Pieter Bruegel the elder - Acedia
Talvez tenha sido Evagro de Ponto (século IV depois de Cristo)
quem colocou a acédia na lista dos
pecados mortais. Faria parte de um conjunto de oito males que podem atingir
aquele que se dedica à vida espiritual. Posteriormente, esta lista foi reduzida
a sete por Gregório Magno (século VI), tendo a acédia sido retirada e, porventura, fundida na preguiça. Esta
conduta tida como viciosa compreendia a desatenção e o descuido relativamente a
si mesmo e um desinteresse pelo mundo, o que conduziria ao não cumprimento dos
deveres, fossem estes de ordem espiritual ou de ordem mundana.
A acédia é, mais
do que a posterior preguiça, uma conduta viciosa, digamos assim, interessante. Se
olharmos para os outros pecados capitais (gula, avareza, luxúria, ira, inveja e
orgulho ou soberba) descobrimos que eles nascem de uma hipervalorização do ego, de um excesso de sentido com que este é investido. A acédia, pelo contrário, marca um desinteresse por si mesmo. Ela
encontra-se numa experiência limite, na qual o mundo e a própria pessoa
perderam o sentido. Pode-se sempre olhar para a acédia como uma patologia
do foro psicológico, tipo depressão. Isto significaria transformar um pecado
numa doença do foro psicofisiológico, mas tanto a sua interpretação religiosa
como a médica acabam por desviar o olhar da experiência que a acédia representa.

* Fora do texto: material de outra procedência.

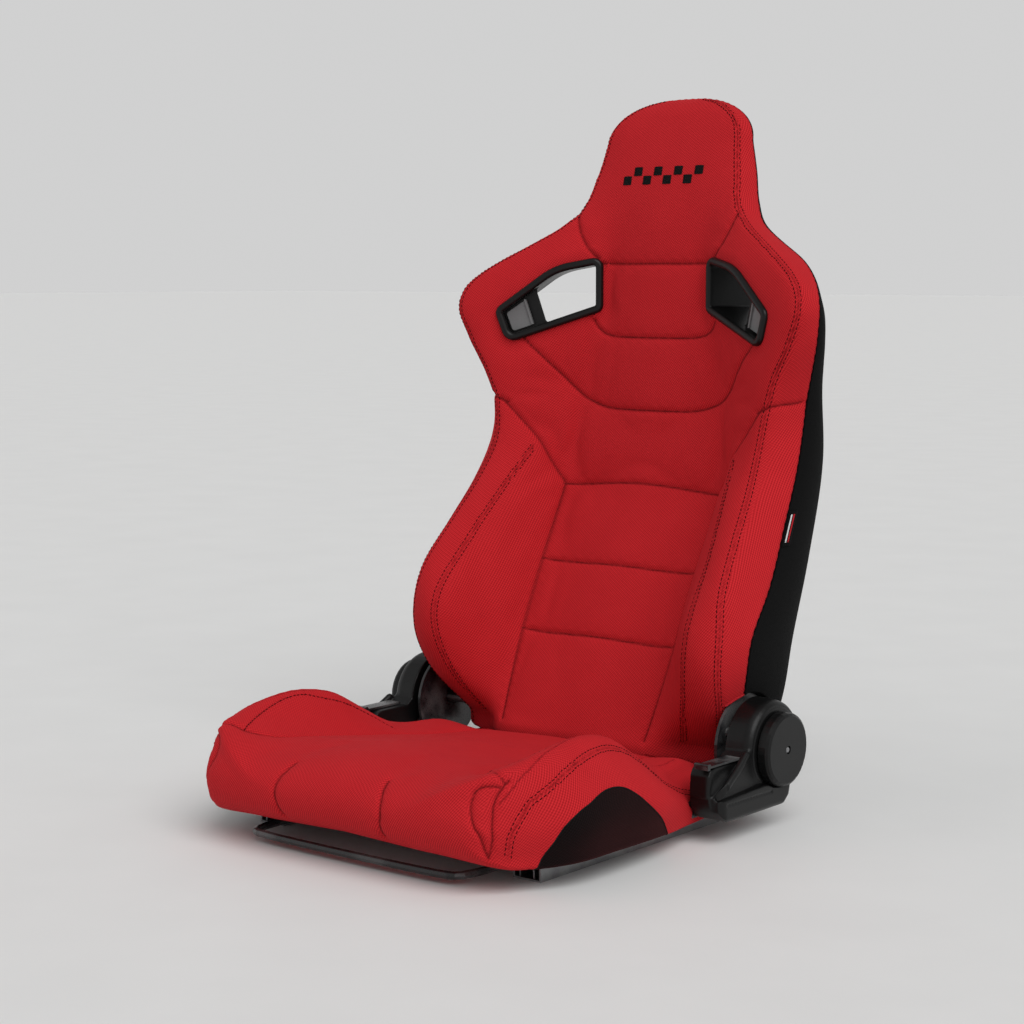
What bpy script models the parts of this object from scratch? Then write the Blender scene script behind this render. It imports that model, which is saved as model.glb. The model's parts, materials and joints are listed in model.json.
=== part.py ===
"""Reclining sports seat with harness openings, on slider rails, as an assembly of its real pieces.

Metres, +Z up. The seat faces -Y, +X is the occupant's left-hand side, Z = 0 is the floor under the rails
and X = 0 is the plane of symmetry. Pieces that move carry their origin on their joint's axis.
"""
import math

import bmesh
import bpy
import numpy as np
from mathutils import Matrix, Vector

# ---------------------------------------------------------------- driving dimensions
GAP = 0.0003                  # clearance between pieces that touch
TRIM_GAP = 0.0008             # clearance between soft pieces and trim

HINGE_Y = 0.124               # recline axis, parallel to X
HINGE_Z = 0.100

CUSHION_REAR_Y = 0.072        # rear end of the seat cushion
CUSHION_ROLL_Y = -0.306       # where the front roll starts
CUSHION_NOSE_Y = -0.381       # foremost point of the front roll
CUSHION_ROLL_Z = 0.078        # height of the nose of the roll
CUSHION_HOLLOW = (0.232, -0.300, 0.0556)  # half width, front end and roof of the hollow under the cushion

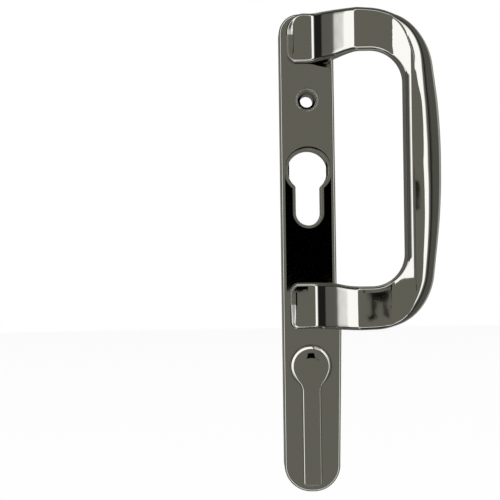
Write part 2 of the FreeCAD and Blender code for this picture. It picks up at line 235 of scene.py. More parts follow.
def grid_part(place, normal, wrap_columns, wrap_rows=False):
    """Quads between the neighbours of a grid of points, wound so that they face the way the normals do."""
    rows, columns = place.shape[:2]
    index = np.arange(rows * columns).reshape(rows, columns)
    if wrap_columns:
        index = np.concatenate([index, index[:, :1]], 1)
    if wrap_rows:
        index = np.concatenate([index, index[:1]], 0)
    quads = np.stack([index[:-1, :-1], index[:-1, 1:], index[1:, 1:], index[1:, :-1]], -1).reshape(-1, 4)
    place, normal = place.reshape(-1, 3), normal.reshape(-1, 3)
    return place, normal, face_outwards(quads, place, normal)


def face_outwards(faces, place, normal):
    """Reverses the faces whose winding disagrees with the normals of their corners."""
    corner = place[faces]
    across = np.cross(corner[:, 2] - corner[:, 0], corner[:, -1] - corner[:, 1])
    wrong = (across * normal[faces].sum(1)).sum(1) < 0
    faces = faces.copy()
    faces[wrong] = faces[wrong][:, ::-1]
    return faces


def flat_part(loops, depth, facing):
    """Flat face at one depth, bounded by front-view loops: the first is its outside, the others are holes."""
    lines = [[Vector((float(a), float(b), 0)) for a, b in loop] for loop in loops]
    faces = np.array(tessellate_polygon(lines), int)
    flat = np.concatenate(loops)
    place = np.stack([flat[:, 0], np.full(len(flat), depth), flat[:, 1]], 1)
    normal = np.tile([0.0, facing, 0.0], (len(flat), 1))
    corner = place[faces]
    across = np.cross(corner[:, 1] - corner[:, 0], corner[:, 2] - corner[:, 0])
    wrong = across[:, 1] * facing < 0
    faces[wrong] = faces[wrong][:, ::-1]
    return place, normal, faces


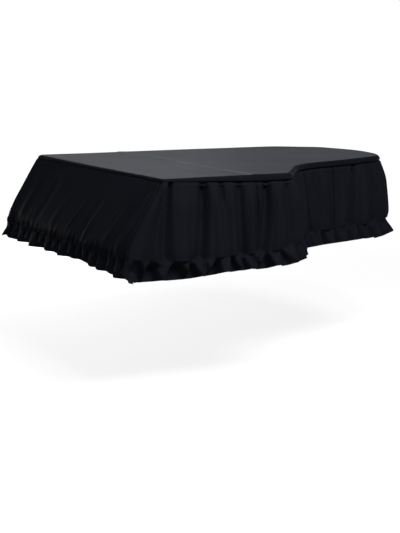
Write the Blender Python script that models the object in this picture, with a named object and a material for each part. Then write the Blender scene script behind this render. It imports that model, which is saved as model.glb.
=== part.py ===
"""Fitted cloth cover for a grand piano.

A flat top in two panels turns down over the edge of the lid. A front panel falls forward over the
keyboard, a treble skirt runs along the cheek, the bent side and the tail, and a spine skirt closes
the bass side. All three are gathered on one line a hand's breadth above the hem, and flare below it.

Metres, +Z up, +X towards the treble side, +Y towards the tail. The origin is under the middle of the
top, where the cloth lies on the lid.
"""
import bisect
import math
import random
from collections import namedtuple

import bmesh
import bpy
from mathutils import Vector

# ---- driving dimensions -------------------------------------------------------------------------

CLOTH = 0.002            # thickness of every sheet
SEAM_GAP = 0.0003        # clearance between two sewn edges
LID_WIDTH = 1.490        # across the keyboard
LID_LENGTH = 1.656       # from the lid's front edge to the tail
CROSS_SEAM = 0.443       # the seam across the top, behind the lid's front edge
EDGE_ROUND = 0.008       # how far in from the lid's edge the cloth begins to turn down
TURN_ANGLES = [math.radians(a) for a in (0, 35, 65, 90)]

FRONT_Y = -LID_LENGTH / 2
TAIL_Y = LID_LENGTH / 2
HALF_WIDTH = LID_WIDTH / 2

# The lid in plan: corners, joined by straight lines and rounded by arcs.
Corner = namedtuple("Corner", "name x y radius")
LID_CORNERS = [
    Corner("bass front", -HALF_WIDTH, FRONT_Y, 0.014),
    Corner("treble front", HALF_WIDTH, FRONT_Y, 0.014),
    Corner("end of cheek", HALF_WIDTH, FRONT_Y + 0.631, 0.080),
    Corner("hollow of bent side", 0.366, FRONT_Y + 0.903, 0.450),
    Corner("waist", 0.252, FRONT_Y + 1.256, 1.200),
    Corner("treble shoulder of tail", 0.084, FRONT_Y + 1.603, 0.300),
    Corner("tail, treble half", -0.189, TAIL_Y, 0.500),
    Corner("tail, bass half", -0.295, TAIL_Y, 0.500),
    Corner("bass shoulder of tail", -0.550, TAIL_Y - 0.046, 0.100),
    Corner("spine end", -0.723, TAIL_Y - 0.251, 0.120),
    Corner("spine", -HALF_WIDTH, TAIL_Y - 0.456, 0.500),
]

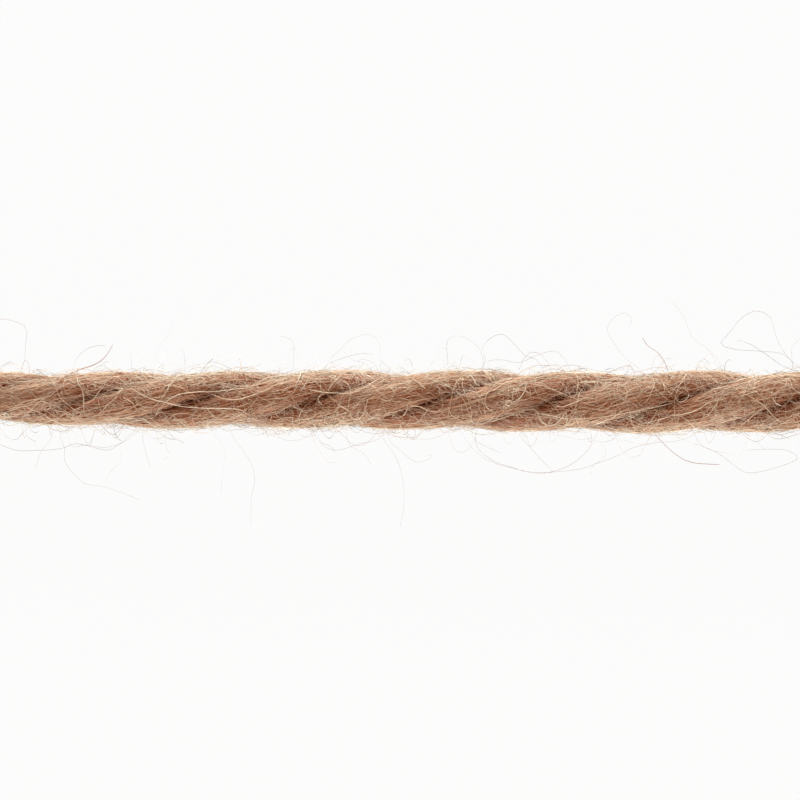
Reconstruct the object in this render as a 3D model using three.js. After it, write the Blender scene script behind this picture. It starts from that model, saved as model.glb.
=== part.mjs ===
// Three-ply wool knitting yarn: a straight cut length of it, lying on a flat surface.
// Millimetres, +Z up, +X along the yarn. The origin lies on the surface under the middle of the yarn.

import * as THREE from 'three';

// Length of the piece and of one full turn of its plies.
const YARN_LENGTH = 76;
const TWIST_PITCH = 25.1;

// Section of one ply at full girth: a round back, cut to a wedge by its two neighbours.
const BACK_RADIUS = 1.3;
const BACK_OFFSET = 0.75;
const HEART_OFFSET = 1.05;
const CORNER_SHARPNESS = 6;
const YARN_RADIUS = BACK_OFFSET + BACK_RADIUS;

// Clearance between neighbouring plies, and how far the yarn is pressed flat on the surface.
const PLY_GAP = 0.3;
const PRESSED_DEPTH = 0.14;

// The ends are cut across, with the plies drawn in a little over the last stretch.
const END_STRETCH = 1.2;
const END_DRAWN_IN = 0.12;

// Facets round a ply and along it.
const SECTION_SIDES = 18;
const LENGTH_STEPS = 72;

// The yarn's route and its uneven girth, from its left end to its right end in even steps.
// x: along the yarn. side: drift of its middle line. girth: thickness, 1 being full size.
const ROUTE = [
  { x: -38.0, side: 0.2, girth: 0.86 },
  { x: -33.25, side: 0.2, girth: 0.87 },
  { x: -28.5, side: 0.18, girth: 0.88 },
  { x: -23.75, side: 0.14, girth: 0.91 },
  { x: -19.0, side: 0.04, girth: 0.96 },
  { x: -14.25, side: 0.01, girth: 0.98 },
  { x: -9.5, side: 0.06, girth: 0.97 },
  { x: -4.75, side: 0.08, girth: 0.99 },
  { x: 0.0, side: 0.06, girth: 0.99 },
  { x: 4.75, side: 0.0, girth: 1.02 },
  { x: 9.5, side: -0.07, girth: 1.04 },
  { x: 14.25, side: -0.13, girth: 1.03 },
  { x: 19.0, side: -0.12, girth: 1.05 },
  { x: 23.75, side: -0.09, girth: 1.04 },
  { x: 28.5, side: -0.08, girth: 1.04 },
  { x: 33.25, side: -0.08, girth: 1.03 },
  { x: 38.0, side: -0.08, girth: 1.02 },
];

// The plies, in the order in which they follow each other round the yarn.
// heading: degrees from straight up to the ply's back, at the middle of the yarn.
// share: its wedge of the yarn's section, in degrees.
const PLIES = [
  { name: 'ply_1', heading: 265, share: 110, colour: 0xa27b5f },
  { name: 'ply_2', heading: 146, share: 128, colour: 0xa98263 },
  { name: 'ply_3', heading: 21, share: 122, colour: 0xa67d5e },
];

// Thick and thin places of single plies. reach: half their length.
// swell: the share of the ply's back radius that is added.
const SLUBS = [
  { ply: 'ply_1', x: -27.0, reach: 4.0, swell: -0.05 },
  { ply: 'ply_1', x: -1.5, reach: 3.5, swell: 0.06 },
  { ply: 'ply_1', x: 19.0, reach: 4.5, swell: 0.05 },
  { ply: 'ply_2', x: -19.5, reach: 4.0, swell: 0.04 },
  { ply: 'ply_2', x: 7.0, reach: 3.5, swell: 0.06 },
  { ply: 'ply_2', x: 30.0, reach: 4.0, swell: -0.04 },
  { ply: 'ply_3', x: -11.0, reach: 4.0, swell: -0.04 },
  { ply: 'ply_3', x: 14.5, reach: 3.5, swell: 0.04 },
];

const TURN = 2 * Math.PI;
const radians = THREE.MathUtils.degToRad;

// Smooth curve through the rows of the route, with the girth as its third value.
const routeCurve = new THREE.CatmullRomCurve3(
  ROUTE.map((row) => new THREE.Vector3(row.x, row.side, row.girth)),
);

/** Side drift and girth of the yarn at a place along it. */
function alongRoute(x) {
  const point = routeCurve.getPoint(x / YARN_LENGTH + 0.5);
  return { side: point.y, girth: point.z };
}

/** How much thicker or thinner a ply is at a place along it than its even self. */
function slubFactor(plyName, x) {
  let factor = 1;
  for (const slub of SLUBS) {
    const away = Math.abs(x - slub.x) / slub.reach;
    if (slub.ply === plyName && away < 1) {
      factor += slub.swell * (1 + Math.cos(Math.PI * away)) / 2;
    }
  }
  return factor;
}

/** Drawing-in of the cut ends: 1 along the yarn, a little less over each end stretch. */
function endFactor(x) {
  const fromEnd = YARN_LENGTH / 2 - Math.abs(x);
  return 1 - END_DRAWN_IN * (1 - THREE.MathUtils.smoothstep(fromEnd, 0, END_STRETCH));
}

/**
 * Distance from a ply's heart to its skin, in the direction at an angle from straight outwards.
 * The skin is the nearest of the round back and the two planes next to its neighbours, with soft corners.
 */
function heartToSkin(angle, share, girth, slub) {
  const heart = HEART_OFFSET * girth;
  const radius = BACK_RADIUS * girth * slub;
  const inset = heart - BACK_OFFSET * girth;
  const toBack = Math.sqrt(radius ** 2 - (inset * Math.sin(angle)) ** 2) - inset * Math.cos(angle);
  const halfShare = share / 2;
  const toPlane = heart * Math.sin(halfShare) - PLY_GAP / 2;
  const limits = [toBack];
  for (const slope of [Math.sin(angle - halfShare), Math.sin(-angle - halfShare)]) {
    if (slope > 0) {
      limits.push(toPlane / slope);
    }
  }
  const closeness = limits.reduce((sum, limit) => sum + limit ** -CORNER_SHARPNESS, 0);
  return closeness ** (-1 / CORNER_SHARPNESS);
}

/** Point of a ply: x along the yarn, an angle round its heart, a share of the way from heart to skin. */
function plyPoint(ply, x, angle, outwards) {
  const route = alongRoute(x);
  const girth = route.girth * endFactor(x);
  const heading = radians(ply.heading) + TURN * x / TWIST_PITCH;
  const reach = outwards * heartToSkin(angle, radians(ply.share), girth, slubFactor(ply.name, x));
  const heart = HEART_OFFSET * girth;
  const sideways = heart * Math.sin(heading) + reach * Math.sin(heading + angle);
  const upwards = heart * Math.cos(heading) + reach * Math.cos(heading + angle);
  const axisHeight = YARN_RADIUS * route.girth - PRESSED_DEPTH;
  return new THREE.Vector3(x, route.side + sideways, Math.max(axisHeight + upwards, 0));
}

/** One ply: a closed cylinder whose points are set on the twisted, uneven form of the ply. */
function makePly(ply) {
  const geometry = new THREE.CylinderGeometry(1, 1, 1, SECTION_SIDES, LENGTH_STEPS);
  geometry.rotateZ(-Math.PI / 2);
  const places = geometry.attributes.position;
  const place = new THREE.Vector3();
  for (let index = 0; index < places.count; index += 1) {
    place.fromBufferAttribute(places, index);
    const outwards = Math.hypot(place.y, place.z);
    const angle = Math.atan2(place.y, place.z);
    const point = plyPoint(ply, place.x * YARN_LENGTH, angle, outwards);
    places.setXYZ(index, point.x, point.y, point.z);
  }
  geometry.computeVertexNormals();
  const material = new THREE.MeshStandardMaterial({ color: ply.colour, roughness: 0.95, metalness: 0 });
  const mesh = new THREE.Mesh(geometry, material);
  mesh.name = ply.name;
  return mesh;
}

/** The yarn: its plies, moved so that the origin lies under the middle of their box. */
function makeYarn() {
  const yarn = new THREE.Group();
  yarn.add(...PLIES.map(makePly));
  const middle = new THREE.Box3().setFromObject(yarn).getCenter(new THREE.Vector3());
  yarn.position.set(-middle.x, -middle.y, 0);
  return yarn;
}

export default makeYarn();
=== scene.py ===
"""Three-ply wool knitting yarn: its plies and fibres, dressed over the solids of a straight cut length."""

import logging
import math
from dataclasses import dataclass
from enum import Enum

import bpy
import numpy as np
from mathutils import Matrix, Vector


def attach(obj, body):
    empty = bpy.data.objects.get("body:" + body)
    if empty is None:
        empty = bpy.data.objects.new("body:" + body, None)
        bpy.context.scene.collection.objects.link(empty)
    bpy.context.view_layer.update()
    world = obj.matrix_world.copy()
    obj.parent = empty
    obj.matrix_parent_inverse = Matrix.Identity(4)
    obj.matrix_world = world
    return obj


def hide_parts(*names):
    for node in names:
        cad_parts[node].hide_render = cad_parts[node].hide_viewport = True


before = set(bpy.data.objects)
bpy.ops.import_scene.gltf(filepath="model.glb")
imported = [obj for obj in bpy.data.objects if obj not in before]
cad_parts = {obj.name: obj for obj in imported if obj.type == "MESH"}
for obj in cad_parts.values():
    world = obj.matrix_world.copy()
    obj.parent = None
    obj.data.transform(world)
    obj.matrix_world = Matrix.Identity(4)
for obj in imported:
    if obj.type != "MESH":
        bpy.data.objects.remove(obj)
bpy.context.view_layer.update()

# Sizes are in millimetres and angles in degrees until a mesh is made.
MM = 0.001
TURN = 2 * math.pi
BODY = "root"
PLY_NODES = ("ply_1", "ply_2", "ply_3")

# Share of the loose fibres that bow back to the yarn. The others have a free tip.
LOOPED_SHARE = 0.6

log = logging.getLogger("yarn")

# Arrays of points, with a last axis of three, and of plain numbers.
Points = np.ndarray
Numbers = np.ndarray


def linear_colour(code: str) -> tuple[float, float, float, float]:
    """Turn an sRGB hex colour to the linear one that a shader takes.

    Args:
        code: Six hex digits, red first.

    Returns:
        Linear red, green and blue, and an alpha of 1.
    """
    parts = [int(code[start:start + 2], 16) / 255 for start in (0, 2, 4)]
    straight = [part / 12.92 if part <= 0.04045 else ((part + 0.055) / 1.055) ** 2.4 for part in parts]
    return (*straight, 1.0)


def add_node(tree: bpy.types.NodeTree, kind: str, settings: dict | None = None,
             links: dict | None = None) -> bpy.types.Node:
    """Add a node with its settings and links.

    Args:
        tree: The tree that gets the node.
        kind: Blender's name for the kind of node.
        settings: Attributes of the node, by name.
        links: Inputs, by name or number, each with a socket to link or a value to set.

    Returns:
        The new node.
    """
    node = tree.nodes.new(kind)
    for name, value in (settings or {}).items():
        setattr(node, name, value)
    for name, source in (links or {}).items():
        if isinstance(source, bpy.types.NodeSocket):
            tree.links.new(source, node.inputs[name])
        else:
            node.inputs[name].default_value = source
    return node


def ease(rows: Numbers, way: Numbers) -> Numbers:
    """Pass smoothly through rows of numbers, on a Catmull-Rom curve.

    Args:
        rows: The rows.
        way: How far through them, a whole number at each row.

    Returns:
        A row for each place on the way.
    """
    row = np.minimum(way.astype(int), len(rows) - 2)
    t = (way - row)[..., None]
    before, start = rows[np.maximum(row - 1, 0)], rows[row]
    end, after = rows[row + 1], rows[np.minimum(row + 2, len(rows) - 1)]
    return start + t / 2 * (end - before + t * (
        2 * before - 5 * start + 4 * end - after + t * (3 * (start - end) + after - before)))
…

Ela pode ser pensada como um desinvestimento deliberado do
indivíduo na tarefa de dar significação tanto ao mundo como a si mesmo. Esta
interpretação acentua o carácter activo que estaria na origem da acédia. No entanto, a acédia também pode resultar de uma
compreensão – súbita ou mediada por longa reflexão – da insignificância de si e
do mundo, uma revelação de que nada tem, objectivamente, sentido e o sentido
que se atribui às coisas e a si-mesmo não passa de uma presunção pessoal e/ou
colectiva, mas sempre uma presunção. Esta revelação pode ser de tal modo
assombrosa que o indivíduo se torna incapaz de levar a sério as tarefas de dar
sentido a si e ao mundo e acreditar nesse sentido que ele atribui. Descoberta a
grande ilusão, o indivíduo pode já não ter energia para investir naquilo que
fica para além do sentido e da significação.